>> begin RECORD EXCERPTS
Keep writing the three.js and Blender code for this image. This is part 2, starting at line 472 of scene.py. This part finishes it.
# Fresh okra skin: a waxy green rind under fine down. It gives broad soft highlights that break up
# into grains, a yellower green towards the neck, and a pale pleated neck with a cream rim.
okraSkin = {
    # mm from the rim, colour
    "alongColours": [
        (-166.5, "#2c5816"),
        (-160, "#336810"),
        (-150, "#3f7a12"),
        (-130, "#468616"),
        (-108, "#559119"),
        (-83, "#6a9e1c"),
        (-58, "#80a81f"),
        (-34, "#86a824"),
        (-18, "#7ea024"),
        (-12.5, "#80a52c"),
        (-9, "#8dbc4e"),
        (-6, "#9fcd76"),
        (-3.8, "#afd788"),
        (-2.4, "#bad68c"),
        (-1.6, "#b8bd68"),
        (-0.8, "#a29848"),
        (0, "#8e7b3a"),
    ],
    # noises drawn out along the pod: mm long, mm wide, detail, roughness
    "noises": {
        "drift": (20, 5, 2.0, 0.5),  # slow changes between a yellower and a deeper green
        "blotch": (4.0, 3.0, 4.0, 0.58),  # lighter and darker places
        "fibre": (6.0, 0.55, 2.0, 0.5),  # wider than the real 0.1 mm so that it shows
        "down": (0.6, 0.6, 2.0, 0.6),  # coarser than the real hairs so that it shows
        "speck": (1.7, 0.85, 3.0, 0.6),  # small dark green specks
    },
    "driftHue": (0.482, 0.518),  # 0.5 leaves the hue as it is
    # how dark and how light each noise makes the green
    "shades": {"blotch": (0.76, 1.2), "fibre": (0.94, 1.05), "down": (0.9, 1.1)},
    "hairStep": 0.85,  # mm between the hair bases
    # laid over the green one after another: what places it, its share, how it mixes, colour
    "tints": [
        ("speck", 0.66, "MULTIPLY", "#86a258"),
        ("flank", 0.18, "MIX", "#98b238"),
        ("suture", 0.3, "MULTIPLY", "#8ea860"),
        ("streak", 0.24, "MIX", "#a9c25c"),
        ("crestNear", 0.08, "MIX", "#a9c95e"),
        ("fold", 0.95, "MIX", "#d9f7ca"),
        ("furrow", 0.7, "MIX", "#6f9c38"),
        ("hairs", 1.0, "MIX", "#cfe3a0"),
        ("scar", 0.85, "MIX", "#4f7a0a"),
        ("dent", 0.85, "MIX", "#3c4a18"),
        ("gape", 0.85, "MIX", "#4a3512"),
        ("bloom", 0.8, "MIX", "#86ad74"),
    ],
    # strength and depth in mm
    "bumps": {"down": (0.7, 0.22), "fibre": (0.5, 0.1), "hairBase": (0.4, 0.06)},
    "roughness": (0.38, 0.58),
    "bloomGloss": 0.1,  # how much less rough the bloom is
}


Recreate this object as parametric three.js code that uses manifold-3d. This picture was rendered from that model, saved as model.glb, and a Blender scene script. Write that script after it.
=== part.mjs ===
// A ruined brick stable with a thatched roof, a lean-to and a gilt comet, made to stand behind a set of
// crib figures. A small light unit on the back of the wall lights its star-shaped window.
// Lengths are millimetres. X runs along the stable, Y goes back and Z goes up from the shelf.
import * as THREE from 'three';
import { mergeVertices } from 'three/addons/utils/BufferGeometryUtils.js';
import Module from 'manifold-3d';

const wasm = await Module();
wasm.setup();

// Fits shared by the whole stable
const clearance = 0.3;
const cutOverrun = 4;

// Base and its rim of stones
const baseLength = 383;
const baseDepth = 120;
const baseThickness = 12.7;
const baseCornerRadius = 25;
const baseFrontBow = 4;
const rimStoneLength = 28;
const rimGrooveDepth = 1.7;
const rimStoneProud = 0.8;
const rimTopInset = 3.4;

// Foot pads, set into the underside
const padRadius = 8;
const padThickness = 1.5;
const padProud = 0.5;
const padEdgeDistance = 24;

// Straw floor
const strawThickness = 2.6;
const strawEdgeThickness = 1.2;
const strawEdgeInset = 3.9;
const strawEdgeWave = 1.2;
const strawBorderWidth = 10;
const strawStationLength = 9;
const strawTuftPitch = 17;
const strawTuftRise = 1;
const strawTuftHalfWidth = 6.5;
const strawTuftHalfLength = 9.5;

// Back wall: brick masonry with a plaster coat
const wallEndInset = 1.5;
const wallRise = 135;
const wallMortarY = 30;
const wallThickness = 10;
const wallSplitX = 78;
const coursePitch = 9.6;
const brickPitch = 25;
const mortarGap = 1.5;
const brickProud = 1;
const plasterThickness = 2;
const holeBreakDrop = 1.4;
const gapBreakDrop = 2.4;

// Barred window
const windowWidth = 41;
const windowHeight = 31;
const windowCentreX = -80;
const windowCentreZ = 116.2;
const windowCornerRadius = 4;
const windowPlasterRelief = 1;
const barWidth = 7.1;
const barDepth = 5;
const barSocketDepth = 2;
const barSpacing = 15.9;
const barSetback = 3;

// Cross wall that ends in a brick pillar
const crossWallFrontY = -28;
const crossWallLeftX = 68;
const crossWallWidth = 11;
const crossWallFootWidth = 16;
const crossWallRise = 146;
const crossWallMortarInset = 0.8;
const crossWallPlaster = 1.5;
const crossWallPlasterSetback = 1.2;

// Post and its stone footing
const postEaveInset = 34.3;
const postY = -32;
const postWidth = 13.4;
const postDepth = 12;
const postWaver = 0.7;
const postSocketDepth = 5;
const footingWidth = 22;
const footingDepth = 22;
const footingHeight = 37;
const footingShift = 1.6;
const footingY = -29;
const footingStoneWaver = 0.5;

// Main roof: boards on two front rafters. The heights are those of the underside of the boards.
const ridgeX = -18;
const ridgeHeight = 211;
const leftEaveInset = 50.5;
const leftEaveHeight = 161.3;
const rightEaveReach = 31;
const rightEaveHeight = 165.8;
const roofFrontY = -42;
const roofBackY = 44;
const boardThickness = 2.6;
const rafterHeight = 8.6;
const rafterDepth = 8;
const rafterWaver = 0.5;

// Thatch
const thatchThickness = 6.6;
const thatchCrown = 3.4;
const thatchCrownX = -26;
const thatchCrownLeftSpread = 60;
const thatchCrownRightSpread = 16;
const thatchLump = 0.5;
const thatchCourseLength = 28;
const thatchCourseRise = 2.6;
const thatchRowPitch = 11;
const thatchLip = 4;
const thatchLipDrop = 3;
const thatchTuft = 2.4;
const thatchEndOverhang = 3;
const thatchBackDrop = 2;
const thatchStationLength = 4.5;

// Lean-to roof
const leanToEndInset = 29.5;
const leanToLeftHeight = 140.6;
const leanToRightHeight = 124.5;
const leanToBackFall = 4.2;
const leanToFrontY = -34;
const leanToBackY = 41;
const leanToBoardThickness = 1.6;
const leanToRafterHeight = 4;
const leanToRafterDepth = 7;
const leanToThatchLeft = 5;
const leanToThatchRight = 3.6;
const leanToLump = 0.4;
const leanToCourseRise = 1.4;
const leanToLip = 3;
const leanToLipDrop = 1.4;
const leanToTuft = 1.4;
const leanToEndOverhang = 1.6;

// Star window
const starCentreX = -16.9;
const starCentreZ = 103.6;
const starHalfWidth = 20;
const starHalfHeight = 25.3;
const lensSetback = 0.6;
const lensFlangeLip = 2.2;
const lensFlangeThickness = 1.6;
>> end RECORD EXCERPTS
(THE TASK): Determine how many lines in the listing above hold the word "part", answering with the number only.

(WORKED ANSWER): 2